Günter Grass starb am 13. April 2015 im Alter von 87 Jahren in einem Lübecker Krankenhaus an den Folgen einer Infektion. Er wurde auf dem Friedhof in Behlendorf beigesetzt. 

 

Der Kulturverein Scena im VVV in Burgdorf zeigt vom 18. November 2023 bis zum 28. Januar 2024 einen Querschnitt durch das Lebenswerk des Künstlers. Zu sehen sind etwa 60 Grafiken, Aquarelle und zahlreiche Bronzeobjekte. Außerdem werden in Form eines vorwiegend bibliografischen Querschnitts über 30 Themen aus seinem Leben präsentiert, die bisher weniger bekannte Seiten des Künstlers beleuchten. Unter dem Titel "Die Zusammenführung der Ausdrucksformen" (ohne die Tinte zu wechseln), findet die Ausstellungseröffnung am Freitag, 17. November 2023, um 18 Uhr im Burgdorfer Stadtmuseum in der Schmiedestraße 6 statt. Die Eröffnungsansprache hält die Kunst- und Literaturwissenschaftlerin Adeline Henzschel M.A. aus Göttingen.

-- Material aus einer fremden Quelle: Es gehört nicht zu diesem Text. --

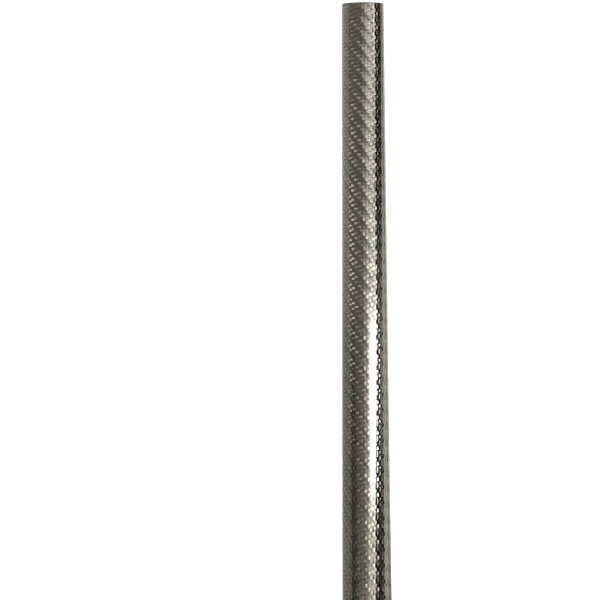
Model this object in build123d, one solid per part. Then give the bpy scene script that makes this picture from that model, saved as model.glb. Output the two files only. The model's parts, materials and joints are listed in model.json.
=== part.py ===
from build123d import *
import math
import os

# Butt section of a three-piece outrigger pole: one tapered laminate tube, hollow all the way through.
# It lies along +X on its tapered underside. The origin is on the tube's own axis at the butt end.
# All sizes are in millimetres.

# The parallel butt fits a holder's 38 mm socket.
pole_length = 1500.0
butt_diameter = 38.0
butt_length = 200.0
butt_wall = 2.0

# The thin end takes the next section's spigot in a parallel socket.
socket_diameter = 20.0
socket_depth = 80.0
thin_end_wall = 1.25

# Both cut ends are rounded outside and bevelled inside.
outer_easing = 0.45
inner_easing = 0.3

# Worked out from the sizes above
bore_diameter = butt_diameter - 2 * butt_wall
thin_end_diameter = socket_diameter + 2 * thin_end_wall
taper_length = pole_length - butt_length


def wall_profile():
    """Half section through the wall, as distance along the tube against radius."""
    outside = [
        (0, butt_diameter / 2),
        (butt_length, butt_diameter / 2),
        (pole_length, thin_end_diameter / 2),
    ]
    inside = [
        (pole_length, socket_diameter / 2),
        (pole_length - socket_depth, socket_diameter / 2),
        (butt_length, bore_diameter / 2),
        (0, bore_diameter / 2),
    ]
    return outside + inside


def end_rims(tube, butt_rim_diameter, thin_rim_diameter):
    """The edge of the given diameter at the butt end, and that of the other at the thin end."""
    wanted = {0: butt_rim_diameter, pole_length: thin_rim_diameter}
    circles = tube.edges().filter_by(GeomType.CIRCLE)
    return [
        rim
        for place, diameter in wanted.items()
        for rim in circles
        if abs(rim.center().X - place) < 1e-6 and abs(2 * rim.radius - diameter) < 1e-6
    ]


def make_tube():
    """The whole tube, turned from its wall profile, with its axis level along +X."""
    with BuildPart() as tube:
        with BuildSketch(Plane.XZ):
            with BuildLine():
                Polyline(wall_profile(), close=True)
            make_face()
        revolve(axis=Axis.X)
        fillet(end_rims(tube, butt_diameter, thin_end_diameter), radius=outer_easing)
        chamfer(end_rims(tube, bore_diameter, socket_diameter), length=inner_easing)
    return tube.part


def lay_down(tube):
    """Dips the thin end until the tapered underside is level, as the tube lies on a floor."""
    taper_drop = (butt_diameter - thin_end_diameter) / 2
    lie_angle = math.degrees(math.atan2(taper_drop, taper_length))
    return tube.rotate(Axis.Y, lie_angle)


os.makedirs("parts", exist_ok=True)
export_step(lay_down(make_tube()), "parts/pole_tube.step")
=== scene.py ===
"""Looks of one outrigger pole section: a tapered tube of clear-coated, twill-woven carbon laminate.

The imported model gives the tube's sizes through its mounts. This script builds the tube's finished surface
in the same place, dresses it, and sets a plain studio and a camera that looks down on the thin end.

Lengths are in metres, and the small ones are written as millimetres times MM. Angles round the pole count
from straight up towards -Y, which is the right-hand side of the picture.
"""

import json
import logging
import math
from dataclasses import dataclass
from enum import Enum
from typing import Any

import bpy
import numpy as np
from mathutils import Matrix


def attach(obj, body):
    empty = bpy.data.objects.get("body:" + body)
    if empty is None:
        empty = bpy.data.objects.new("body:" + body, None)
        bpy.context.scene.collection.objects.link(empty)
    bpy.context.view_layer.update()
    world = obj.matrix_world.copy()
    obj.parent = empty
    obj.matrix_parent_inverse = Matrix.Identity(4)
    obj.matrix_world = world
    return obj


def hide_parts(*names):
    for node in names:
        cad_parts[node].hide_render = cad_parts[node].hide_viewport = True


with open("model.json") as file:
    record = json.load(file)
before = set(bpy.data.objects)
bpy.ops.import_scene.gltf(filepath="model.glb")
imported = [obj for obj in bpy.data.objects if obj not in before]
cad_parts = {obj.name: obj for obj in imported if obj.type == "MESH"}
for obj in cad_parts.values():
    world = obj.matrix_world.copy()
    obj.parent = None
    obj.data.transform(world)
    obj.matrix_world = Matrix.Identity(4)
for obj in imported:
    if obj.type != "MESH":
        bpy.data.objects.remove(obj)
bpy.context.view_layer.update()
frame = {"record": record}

log = logging.getLogger("pole_section")

Material = bpy.types.Material
Object = bpy.types.Object
Socket = bpy.types.NodeSocket
Tree = bpy.types.NodeTree

# The value at which a change starts, and the one at which it is complete
Span = tuple[float, float]

# A distance along X, and the two angles between which a band spans there, in degrees
Station = tuple[float, float, float]

MM = 0.001
TOW_MAP = "tows"
SPREAD_MAP = "spread"
CLOUD_DETAIL = 2.0


def linear(colour: str) -> tuple[float, float, float, float]:
    """Turns an sRGB hex colour into linear red, green, blue and a full alpha.

    Args:
        colour: the colour as six hex digits after a hash mark.

    Returns:
        The four numbers that a colour socket takes.
    """
    parts = [int(colour[place:place + 2], 16) / 255 for place in (1, 3, 5)]
    red, green, blue = (p / 12.92 if p <= 0.04045 else ((p + 0.055) / 1.055) ** 2.4 for p in parts)
    return red, green, blue, 1.0


WHITE = linear("#ffffff")


def add_node(tree: Tree, kind: str, feeds: dict | None = None, **settings: Any) -> bpy.types.Node:
    """Adds one node to a tree, with its settings and what feeds its inputs.

    Args:
        tree: the node tree to add to.
        kind: the node's type name.
        feeds: what each input gets, by its name or number: an output socket to link, or a value.
        settings: the node's own properties.

    Returns:
        The new node.
    """
    node = tree.nodes.new(kind)
    for name, value in settings.items():
        setattr(node, name, value)
    for socket, source in (feeds or {}).items():
        if isinstance(source, Socket):
            tree.links.new(source, node.inputs[socket])
        else:
            node.inputs[socket].default_value = source
    return node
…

Die Öffnungszeiten sind sonnabends und sonntags von 14 bis 17 Uhr.

 

"Unser Dank gilt der Günter Grass Stiftung in Lübeck und speziell Frau Hilke Ohsoling für die freundliche Unterstützung und Überlassung der Stiftungsgüter", so der Kulturverein Scena.

 

Begleitend zur Ausstellung werden in der Neuen Schauburg in Burgdorf einige Verfilmungen von Günter Grass´ Werken gezeigt. Eine Lesung mit dem Schauspieler Carl-Herbert Braun aus dem umfangreichen lyrischen Nachlass des Künstlers ist für Anfang des Jahres 2024 im Stadtmuseum geplant.